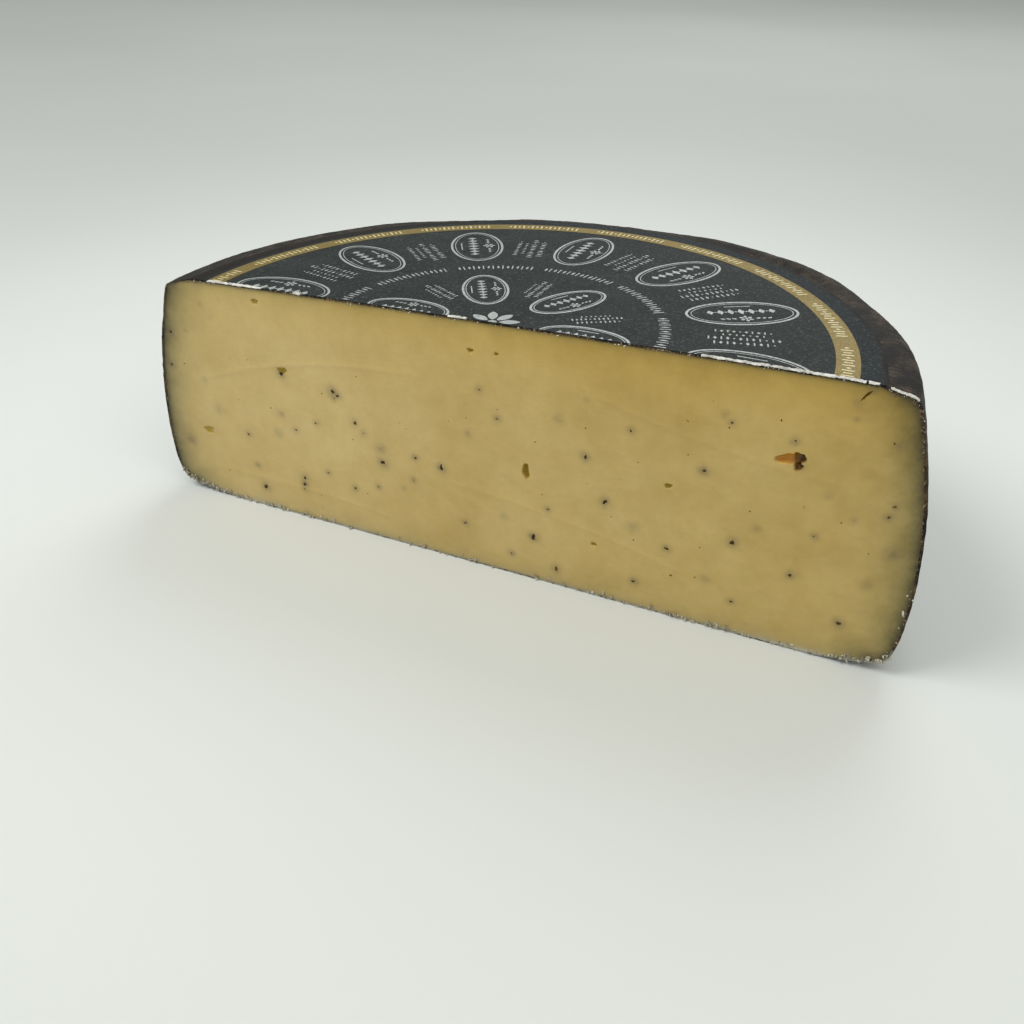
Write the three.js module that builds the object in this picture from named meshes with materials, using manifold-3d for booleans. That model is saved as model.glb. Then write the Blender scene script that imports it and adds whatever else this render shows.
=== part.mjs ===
// Half of a round, semi-hard cheese wheel lying flat, with half of its paper label on top.
// Millimetres, +Z up. The origin is under the middle of the half wheel's bounding box; the flat
// cut face looks along -Y, and the wheel's own axis runs up through the middle of that face.
import * as THREE from "three";
import { mergeVertices } from "three/addons/utils/BufferGeometryUtils.js";
import Module from "manifold-3d";

// The whole wheel
const wheelRadius = 130;      // at its widest ring
const wheelHeight = 88;       // on the axis
const widestHeight = 20;      // height of the widest ring above the underside
const unevenRise = 3.9;       // the wheel is this much thicker at its +X rim than on the axis
const crownDrop = 1.1;        // the top falls this much from the axis to the widest radius
const topShift = 1.1;         // the top sits this far towards -X of the widest ring

// The underside and its rounded heel
const baseMargin = 32;        // width of the ring outside the flat part of the underside
const heelMargin = 4.5;       // from the widest radius in to where the heel turns up
const heelLift = 3.4;         // the underside has lifted this much where the heel turns up
const heelRound = 0.8;        // the heel's rounding turns upright this far above that

// The side and the rounded top edge
const sideTaper = 11.2;       // the side leans in this much from the widest ring to the top edge
const edgeDrop = 5.6;         // the rounding starts this far below the top
const edgeWidth = 5.4;        // and runs this far in over the top
const shoulderDrop = 2.1;     // the bare shoulder ends this far below the top

// The paper label
const labelMargin = 10.8;     // bare rind between the label and the wheel's top edge
const labelThickness = 0.4;
const labelGap = 0.3;         // clearance between the label and the rind

// How finely the round shapes are stepped
const roundSteps = 96;
const curveSteps = 7;
const crownSteps = 6;

const topEdgeRadius = wheelRadius - sideTaper;
const labelRadius = topEdgeRadius - labelMargin;

function crownHeight(radius) {
  return wheelHeight - crownDrop * (radius / wheelRadius) ** 2;
}

// Points along the domed top from one radius to another, lifted off the cheese by a clearance
function crownPoints(fromRadius, toRadius, lift) {
  const points = [];
  for (let i = 0; i <= crownSteps; i++) {
    const radius = THREE.MathUtils.lerp(fromRadius, toRadius, i / crownSteps);
    points.push(new THREE.Vector2(radius, crownHeight(radius) + lift));
  }
  return points;
}

// The wheel's outline from the axis, round the heel and up the side to the bare shoulder
function cheeseProfile() {
  const heelRadius = wheelRadius - heelMargin;
  const baseRadius = wheelRadius - baseMargin;
  const side = new THREE.Path();
  side.moveTo(baseRadius, 0);
  side.quadraticCurveTo((baseRadius + heelRadius) / 2, 0, heelRadius, heelLift);
  side.quadraticCurveTo(wheelRadius, heelLift + heelRound, wheelRadius, widestHeight);
  const edgeHeight = wheelHeight - edgeDrop;
  side.quadraticCurveTo(wheelRadius, (widestHeight + edgeHeight) / 2, topEdgeRadius, edgeHeight);
  side.quadraticCurveTo(topEdgeRadius - edgeWidth / 6, wheelHeight - shoulderDrop * 1.2,
    topEdgeRadius - edgeWidth, wheelHeight - shoulderDrop);
  return [new THREE.Vector2(0, 0), ...side.getPoints(curveSteps), ...crownPoints(labelRadius, 0, 0)];
}

// A thin disc that follows the domed top, from the axis out along its underside and back over it
function labelProfile() {
  return [
    ...crownPoints(0, labelRadius, labelGap),
    ...crownPoints(labelRadius, 0, labelGap + labelThickness),
  ];
}

// Turns an outline round the wheel's axis, slides its top towards -X by the given shift, and
// leans it, so that the wheel is thicker at +X
function turnedShape(profile, shift) {
  const geometry = new THREE.LatheGeometry(profile, roundSteps);
  geometry.rotateX(Math.PI / 2);
  const place = geometry.getAttribute("position");
  for (let i = 0; i < place.count; i++) {
    const z = place.getZ(i);
    const x = place.getX(i) - shift * ((z - widestHeight) / (wheelHeight - widestHeight));
    const slope = unevenRise * (x / wheelRadius);
    place.setXYZ(i, x, place.getY(i), z * (1 + slope / wheelHeight));
  }
  return geometry;
}

const wasm = await Module();
wasm.setup();

function toSolid(geometry) {
  const bare = geometry.clone();
  bare.deleteAttribute("normal");
  bare.deleteAttribute("uv");
  const merged = mergeVertices(bare);
  return new wasm.Manifold(new wasm.Mesh({
    numProp: 3,
    vertProperties: new Float32Array(merged.getAttribute("position").array),
    triVerts: new Uint32Array(merged.getIndex().array),
  }));
}

function toGeometry(solid) {
  const mesh = solid.getMesh();
  const geometry = new THREE.BufferGeometry();
  geometry.setAttribute("position", new THREE.BufferAttribute(mesh.vertProperties, 3));
  geometry.setIndex(new THREE.BufferAttribute(mesh.triVerts, 1));
  geometry.computeVertexNormals();
  return geometry;
}

// The knife went straight down through the axis: the -Y half is taken away
function halved(geometry) {
  const block = new THREE.BoxGeometry(wheelRadius * 3, wheelRadius * 2, wheelHeight * 3);
  block.translate(0, -wheelRadius, 0);
  return toGeometry(toSolid(geometry).subtract(toSolid(block)));
}

function namedMesh(name, geometry, material) {
  const mesh = new THREE.Mesh(geometry, material);
  mesh.name = name;
  return mesh;
}

function buildCheese() {
  const paste = new THREE.MeshStandardMaterial({ color: 0xb89e66, roughness: 0.55, metalness: 0 });
  return namedMesh("cheese", halved(turnedShape(cheeseProfile(), topShift)), paste);
}

function buildPaperLabel() {
  const paper = new THREE.MeshStandardMaterial({ color: 0x383e3e, roughness: 0.6, metalness: 0 });
  return namedMesh("paper_label", halved(turnedShape(labelProfile(), 0)), paper);
}

const halfWheel = new THREE.Group();
halfWheel.add(buildCheese(), buildPaperLabel());
halfWheel.position.y = -wheelRadius / 2;

export default halfWheel;
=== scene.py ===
import math

import bmesh
import bpy
import numpy as np
from mathutils import Matrix, Vector
from mathutils.geometry import delaunay_2d_cdt


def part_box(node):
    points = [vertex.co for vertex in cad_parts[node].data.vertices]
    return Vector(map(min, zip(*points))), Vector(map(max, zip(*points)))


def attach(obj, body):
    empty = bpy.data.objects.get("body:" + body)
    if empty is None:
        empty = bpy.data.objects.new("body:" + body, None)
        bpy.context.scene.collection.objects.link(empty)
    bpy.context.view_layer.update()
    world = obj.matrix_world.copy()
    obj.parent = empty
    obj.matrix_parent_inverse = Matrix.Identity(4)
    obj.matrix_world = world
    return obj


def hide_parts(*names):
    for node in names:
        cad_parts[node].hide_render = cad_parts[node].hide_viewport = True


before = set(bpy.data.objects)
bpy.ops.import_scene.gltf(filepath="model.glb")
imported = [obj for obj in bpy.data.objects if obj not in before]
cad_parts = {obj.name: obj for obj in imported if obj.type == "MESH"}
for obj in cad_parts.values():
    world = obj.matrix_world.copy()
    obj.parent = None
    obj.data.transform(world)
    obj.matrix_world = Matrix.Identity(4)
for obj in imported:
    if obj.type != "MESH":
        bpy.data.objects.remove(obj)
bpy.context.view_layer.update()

mm = 0.001
body = "root"

cheeseLow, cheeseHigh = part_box("cheese")
wheelRadius = (cheeseHigh[0] - cheeseLow[0]) / 2
axisY = cheeseLow[1]  # the wheel's axis stands in the cut face
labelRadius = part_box("paper_label")[1][0]

# the turned outline, as the wheel was pressed
wheelShape = {
    "height": 88 * mm,
    "rise": 3.9 * mm,  # thicker by this much at the +X rim
    "crownDrop": 1.1 * mm,
    "baseMargin": 32 * mm,
    "heelMargin": 4.5 * mm,
    "heelLift": 3.4 * mm,
    "heelRound": 0.8 * mm,
    "widestHeight": 20 * mm,
    "sideTaper": 11.2 * mm,
    "edgeDrop": 5.6 * mm,
    "edgeWidth": 5.4 * mm,
    "shoulderDrop": 2.1 * mm,
    "topShift": 1.1 * mm,  # the top sits this far towards -X of the widest ring
}
leanRate = wheelShape["rise"] / (wheelRadius * wheelShape["height"])
slideRate = wheelShape["topShift"] / (wheelShape["height"] - wheelShape["widestHeight"])


# helpers for shader and geometry node trees


def addNode(tree, kind, inputs=None, **settings):
    node = tree.nodes.new(kind)
    for key, value in settings.items():
        setattr(node, key, value)
    for key, value in (inputs or {}).items():
        socket = node.inputs[key]
        if isinstance(value, bpy.types.NodeSocket):
            tree.links.new(value, socket)
        else:
            socket.default_value = value
    return node


def doMath(tree, operation, first, second=0.0):
    return addNode(tree, "ShaderNodeMath", {0: first, 1: second}, operation=operation).outputs[0]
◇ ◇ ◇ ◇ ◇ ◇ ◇
▶ [WHAT THE EXERCISE ASKS] From the first line of the data above to the line holding "const topShift = 1.1;", reproduce each line exactly; emit no other lines.

▶ [RESPONSE]
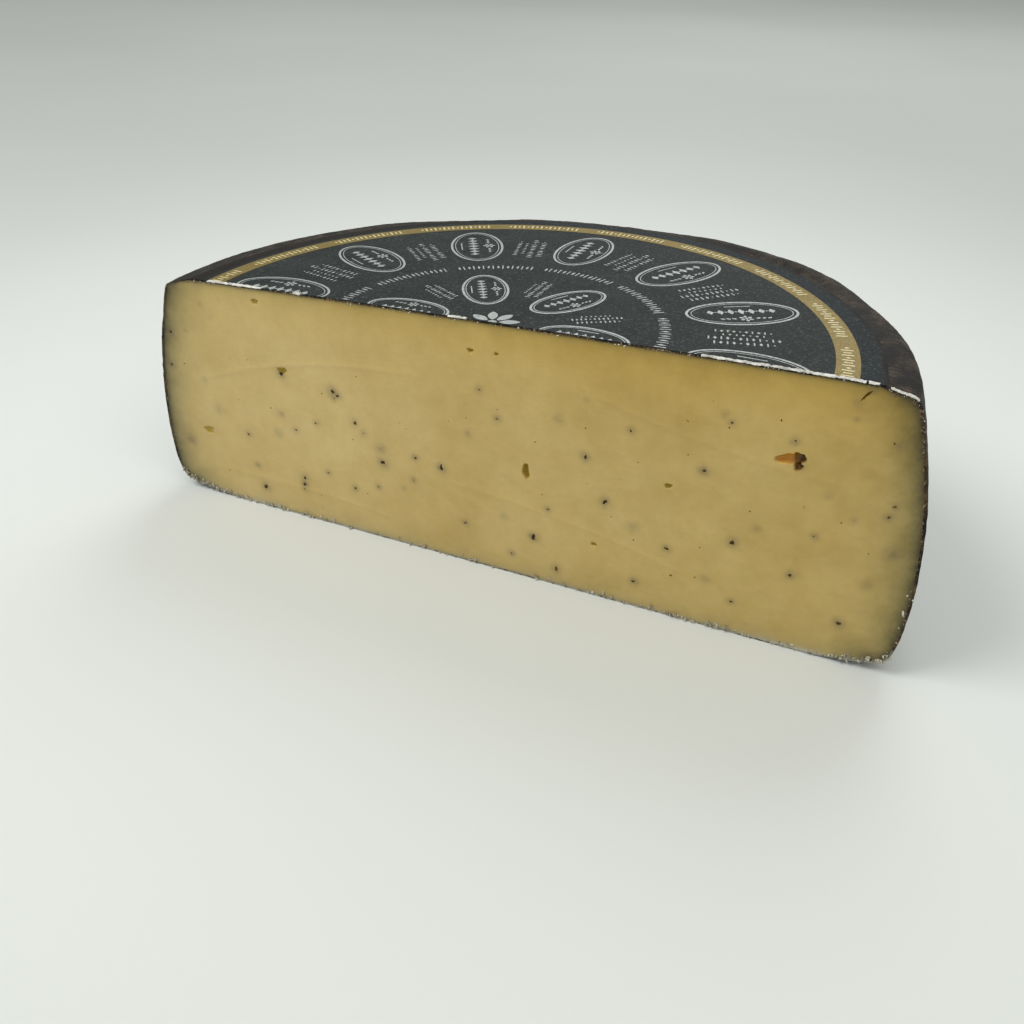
Write the three.js module that builds the object in this picture from named meshes with materials, using manifold-3d for booleans. That model is saved as model.glb. Then write the Blender scene script that imports it and adds whatever else this render shows.
=== part.mjs ===
// Half of a round, semi-hard cheese wheel lying flat, with half of its paper label on top.
// Millimetres, +Z up. The origin is under the middle of the half wheel's bounding box; the flat
// cut face looks along -Y, and the wheel's own axis runs up through the middle of that face.
import * as THREE from "three";
import { mergeVertices } from "three/addons/utils/BufferGeometryUtils.js";
import Module from "manifold-3d";

// The whole wheel
const wheelRadius = 130;      // at its widest ring
const wheelHeight = 88;       // on the axis
const widestHeight = 20;      // height of the widest ring above the underside
const unevenRise = 3.9;       // the wheel is this much thicker at its +X rim than on the axis
const crownDrop = 1.1;        // the top falls this much from the axis to the widest radius
const topShift = 1.1;         // the top sits this far towards -X of the widest ring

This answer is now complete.